No one in the Pentagon would even say who ordered the removal.
However, more notably, officials and groups that in years past would have rallied around a general under fire have remained silent as well.
Military.com reached out to both the Association of the U.S. Army, or AUSA, and the Military Officers Association of America, MOAA -- groups that advocate for soldiers and military officers, respectively -- and neither wished to say anything about Milley's treatment.
In contrast, when Sen. Tommy Tuberville, R-Ala., held up the promotions of hundreds of senior military officers in 2023 in an effort to pressure the Pentagon to reverse its policy of covering travel and leave for service members who seek abortions, MOAA readily came to the defense of the generals.
Throughout the nearly yearlong hold, Tuberville argued that the Pentagon had more generals and admirals than it needed and that the military is the weakest it's been in his lifetime.
The head of MOAA, retired Lt. Gen. Brian Kelly, said Tuberville's remarks were "insults ... that demean and disrespect the sacrifices they make in defending our nation."
"Future service members are watching this display of political theater and are reconsidering their decision to serve," Kelly wrote of Tuberville in a letter published in November 2023.
Milley's tenure as chairman was certainly rocky, and he was condemned by both Republicans and Democrats at various times for either his views on diversity in the military or his actions amid the violent national protests following the death of George Floyd.
But the biggest rift between the Army general and Trump came after the violence at the Capitol on Jan. 6. In the days after the insurrection, Milley made two calls to a Chinese general, Li Zuocheng.
"My task at that time was to deescalate," Milley told senators that year, and explained that he was hoping to calm fears in the Chinese top brass that the U.S. might attack China during the chaos and turmoil of a presidential transition that was being rocked by violence.
Milley was "certain" that the former president "did not intend on attacking the Chinese, and it is my directed responsibility to convey presidential orders and intent," he said.
During his reelection campaign in 2023, Trump claimed Milley would have faced death "in times gone by" for the call.
However, Milley is not the first general to run afoul of his civilian bosses.
In the 1950s, during the Korean War, Gen. Douglas MacArthur clashed with President Harry Truman over the direction the conflict should take. MacArthur eventually ordered his troops to invade North Korea and push past the 38th parallel, scuttling Truman's efforts at a ceasefire.
"This was not the first time the general had ignored direct orders from his commander in chief," the Truman library website said.
MacArthur was relieved of command in April 1951 but returned to a hero's welcome at home. Since 1981, the Pentagon has honored the general with an entire hallway commemorating his life in uniform. Among the displays are MacArthur's medals, uniforms and personal effects.
The display sidesteps his firing and instead simply says one of the military's few five-star generals was ordered to turn over his command.
At the end of Milley's career, there were a few flowery farewells in the press as well.
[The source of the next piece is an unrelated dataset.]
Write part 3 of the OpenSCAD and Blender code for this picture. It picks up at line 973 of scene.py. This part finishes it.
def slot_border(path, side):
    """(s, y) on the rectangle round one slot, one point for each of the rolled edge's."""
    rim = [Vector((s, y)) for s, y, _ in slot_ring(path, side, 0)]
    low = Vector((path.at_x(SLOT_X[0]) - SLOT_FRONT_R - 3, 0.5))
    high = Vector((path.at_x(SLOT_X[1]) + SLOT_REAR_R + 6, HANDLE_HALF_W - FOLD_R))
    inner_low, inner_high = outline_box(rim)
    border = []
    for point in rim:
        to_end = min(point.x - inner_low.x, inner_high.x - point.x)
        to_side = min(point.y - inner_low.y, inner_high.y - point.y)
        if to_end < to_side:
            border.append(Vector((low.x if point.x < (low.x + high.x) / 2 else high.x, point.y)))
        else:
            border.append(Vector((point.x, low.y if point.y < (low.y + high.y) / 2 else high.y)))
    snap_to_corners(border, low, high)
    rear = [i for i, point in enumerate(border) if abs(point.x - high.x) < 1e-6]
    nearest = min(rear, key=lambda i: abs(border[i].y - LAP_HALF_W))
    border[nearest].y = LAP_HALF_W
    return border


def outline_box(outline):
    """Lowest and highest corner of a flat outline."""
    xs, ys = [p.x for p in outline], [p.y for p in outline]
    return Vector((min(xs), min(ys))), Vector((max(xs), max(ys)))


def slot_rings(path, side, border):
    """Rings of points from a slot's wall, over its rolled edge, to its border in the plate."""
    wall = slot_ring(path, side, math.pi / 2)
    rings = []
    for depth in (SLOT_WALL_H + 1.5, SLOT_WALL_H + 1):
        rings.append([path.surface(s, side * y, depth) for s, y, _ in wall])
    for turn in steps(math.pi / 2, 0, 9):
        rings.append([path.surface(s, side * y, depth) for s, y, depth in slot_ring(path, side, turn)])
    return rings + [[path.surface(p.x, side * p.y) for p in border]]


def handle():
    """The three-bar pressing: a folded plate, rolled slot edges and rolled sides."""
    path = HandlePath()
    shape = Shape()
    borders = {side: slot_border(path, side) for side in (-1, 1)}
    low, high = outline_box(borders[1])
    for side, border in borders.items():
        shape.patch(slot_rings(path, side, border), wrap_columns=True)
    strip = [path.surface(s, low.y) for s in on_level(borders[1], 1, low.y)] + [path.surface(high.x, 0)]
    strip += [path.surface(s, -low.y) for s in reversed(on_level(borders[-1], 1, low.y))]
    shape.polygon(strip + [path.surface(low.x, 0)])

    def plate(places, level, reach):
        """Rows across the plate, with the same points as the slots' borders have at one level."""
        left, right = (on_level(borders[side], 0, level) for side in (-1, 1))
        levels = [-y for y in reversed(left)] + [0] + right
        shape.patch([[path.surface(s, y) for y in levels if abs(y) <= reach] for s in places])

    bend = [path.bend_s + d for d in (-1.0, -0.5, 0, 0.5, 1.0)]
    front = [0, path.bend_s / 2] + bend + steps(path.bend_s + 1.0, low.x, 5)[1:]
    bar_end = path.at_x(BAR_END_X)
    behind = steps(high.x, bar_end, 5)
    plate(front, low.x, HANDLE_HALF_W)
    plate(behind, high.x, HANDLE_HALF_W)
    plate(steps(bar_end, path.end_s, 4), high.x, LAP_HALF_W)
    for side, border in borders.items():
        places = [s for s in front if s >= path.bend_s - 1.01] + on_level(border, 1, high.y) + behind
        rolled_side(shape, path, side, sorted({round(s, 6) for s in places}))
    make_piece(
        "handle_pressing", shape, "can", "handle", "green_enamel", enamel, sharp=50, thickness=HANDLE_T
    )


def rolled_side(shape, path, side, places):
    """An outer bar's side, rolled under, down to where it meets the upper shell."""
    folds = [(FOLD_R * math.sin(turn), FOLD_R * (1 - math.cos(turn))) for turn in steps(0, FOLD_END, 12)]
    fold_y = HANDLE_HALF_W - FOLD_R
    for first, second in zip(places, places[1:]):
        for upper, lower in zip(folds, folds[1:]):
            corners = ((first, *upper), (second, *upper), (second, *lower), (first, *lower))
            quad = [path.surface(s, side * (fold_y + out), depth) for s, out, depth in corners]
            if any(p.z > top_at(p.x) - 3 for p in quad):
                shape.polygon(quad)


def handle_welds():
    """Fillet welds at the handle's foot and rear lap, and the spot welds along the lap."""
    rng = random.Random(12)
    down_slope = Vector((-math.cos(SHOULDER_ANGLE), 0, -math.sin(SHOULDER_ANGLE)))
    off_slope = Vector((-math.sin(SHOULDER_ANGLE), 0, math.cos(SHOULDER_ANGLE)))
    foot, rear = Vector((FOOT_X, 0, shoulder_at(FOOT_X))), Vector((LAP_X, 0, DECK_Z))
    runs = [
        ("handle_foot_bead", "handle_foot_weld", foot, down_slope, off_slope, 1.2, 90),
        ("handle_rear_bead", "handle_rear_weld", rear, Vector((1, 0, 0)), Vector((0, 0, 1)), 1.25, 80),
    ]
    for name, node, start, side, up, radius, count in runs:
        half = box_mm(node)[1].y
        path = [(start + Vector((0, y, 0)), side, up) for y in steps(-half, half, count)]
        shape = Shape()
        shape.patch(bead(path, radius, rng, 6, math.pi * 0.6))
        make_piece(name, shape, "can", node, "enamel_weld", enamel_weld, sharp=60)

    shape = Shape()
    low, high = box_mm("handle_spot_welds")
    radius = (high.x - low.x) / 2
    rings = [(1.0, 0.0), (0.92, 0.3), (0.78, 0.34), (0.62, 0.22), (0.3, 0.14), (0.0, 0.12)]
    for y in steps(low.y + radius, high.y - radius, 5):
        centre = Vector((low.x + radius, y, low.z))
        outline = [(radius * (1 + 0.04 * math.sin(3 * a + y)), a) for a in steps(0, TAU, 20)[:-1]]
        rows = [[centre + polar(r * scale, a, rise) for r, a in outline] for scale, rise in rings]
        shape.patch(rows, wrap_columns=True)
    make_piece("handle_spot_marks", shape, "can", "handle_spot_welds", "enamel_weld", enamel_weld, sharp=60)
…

Long articles based on interviews with the general cast him as a defender of the Constitution during a historically trying time for the country.
Milley Investigated, Security Deal Nixed
Beyond the immediate removal of Milley's likeness from the Pentagon, Trump officials also made moves late one Tuesday to revoke the authorization for his security detail and suspended his security clearance.
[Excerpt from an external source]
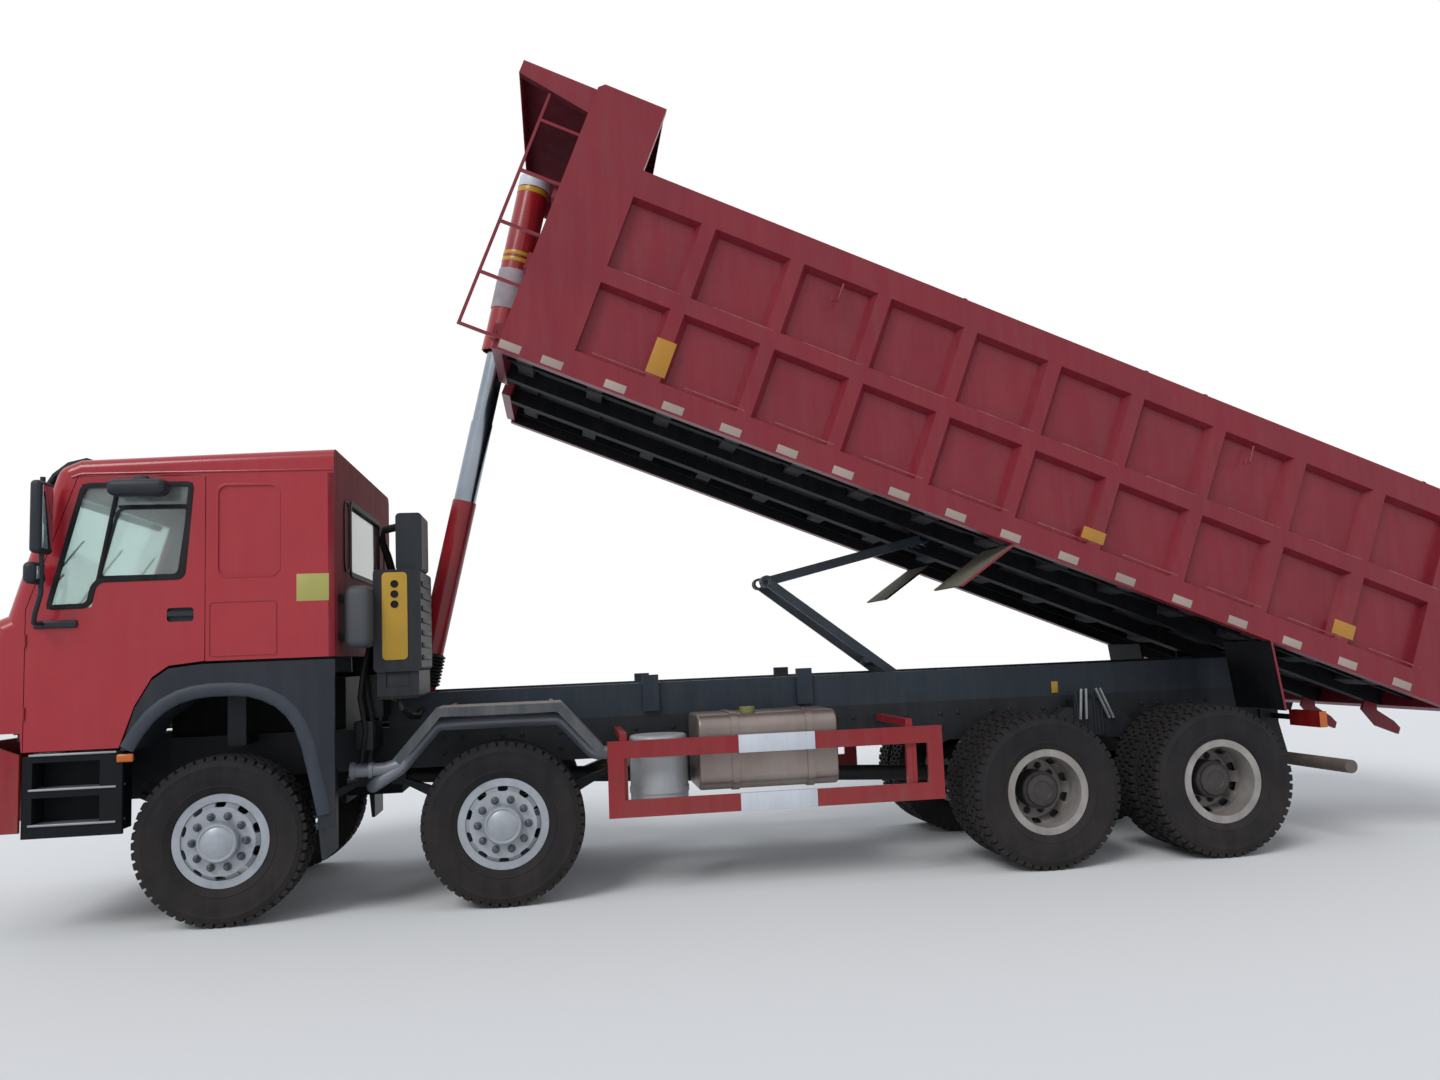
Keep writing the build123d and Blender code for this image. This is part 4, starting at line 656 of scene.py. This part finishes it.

Hegseth "has also directed the DoD IG to conduct an inquiry into the facts and circumstances surrounding Gen. Milley's conduct so that the secretary may determine whether it is appropriate to reopen his military grade review determination," Pentagon spokesman John Ullyot said in a statement.
If Milley is ultimately demoted, the corresponding change in retirement payments could add up to a loss in the hundreds of thousands of dollars over the course of the rest of his life.
The revoking of Milley's security detail comes at a time when several former Trump officials face threats from Iran stemming from his first administration's hard-line stance against the country -- and specifically the military's killing of Iranian Gen. Qassem Suleimani, the commander of the Quds Force, the overseas arm of the elite Revolutionary Guards.
Several Republican lawmakers told hosts of political shows on Sunday that they had real concerns for the safety of John Bolton and Mike Pompeo, two other officials stripped of their security detail by Trump as part of an apparent retaliation campaign.
The Guardian reported that, according to a former senior Biden administration official, the Trump administration was "well aware" of the "active threats" against the former government officials, and they called the move "highly irresponsible."
The move to strip Milley's security managed to elicit some calls of support from Democratic lawmakers.
On Wednesday, Sen. Jack Reed, D.-R.I., the top Democrat on the Senate Armed Services Committee, said that it was "unconscionable and recklessly negligent for President Trump and Secretary Hegseth to revoke Gen. Milley's security detail for their own political satisfaction."
"The administration has placed Milley and his family in grave danger, and they have an obligation to immediately restore his federal protection," Reed added in a written statement.
Meanwhile, Rep. Adam Smith, D.-Wash., the top Democrat on the House Armed Services Committee, said that "removing Gen. Milley's security protections sets a dangerous precedent -- one that threatens to have a chilling effect on all those in uniform and those considering service to our country."
On Tuesday, reporters also noted that a portrait of Mark Esper was removed from the hallway of Army secretaries -- the civilian heads of the service. Esper served in the position during the first Trump administration before being named defense secretary.
Trump would later fire him from that post, days after he lost the election to Joe Biden.
Esper had long expected to be fired after being at odds with Trump over several issues, the most notable of which was his resistance to using active-duty troops on protesters during the height of the Black Lives Matter protest movement in 2020.
Esper's portrait as defense secretary, at the time of publication, was still hanging in the Pentagon, just feet from the door to the office now occupied by Pete Hegseth.